I wondered if his appearance and manner were deliberate. Nothing about me was by design. I told him that I hadn’t tried to sort out my feelings until years after my education was over, because that would have been ungrateful. Also, to have the education and experience not “take” would have felt like a shameful failure. Yet, my convent and foreign higher education didn’t “take.” I’d cried a lot in law school and had hated anyone there with a straightforward corporate ambition. I believed that anyone who believed in a culture of personal momentum had the power to kill me. As irrational as the thought was, I believed it emotionally to be true.

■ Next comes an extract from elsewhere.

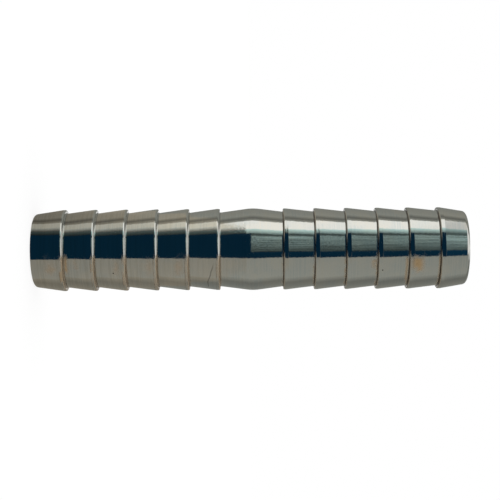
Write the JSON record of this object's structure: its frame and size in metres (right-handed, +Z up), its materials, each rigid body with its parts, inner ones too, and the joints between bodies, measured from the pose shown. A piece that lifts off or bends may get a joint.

Leonard nodded. Then he said, “If children have a firm identity, a firm foundation in their culture, they can go through the system intact. It’s a bit of a surprise, but not a surprise, to be told that this issue exists everywhere.” I said, drawing on my illegal carpenter days, “It’s not easy to find a principle that might put a veneer over the whole thing.”

Now driving past the old trading post that stood in ruins some fifteen miles along the Burnham Road, I thought, tourists would love to grab a picture of that, but the Burnham Road was a reservation secret, still marked on maps as a dirt road, impassable to small cars in most seasons. Now the light shining on the ruins felt like green light bouncing off the prairie.

I thought, but mistaking the desert for prairie grass may be the type of dream only someone not of the desert would be willing to have.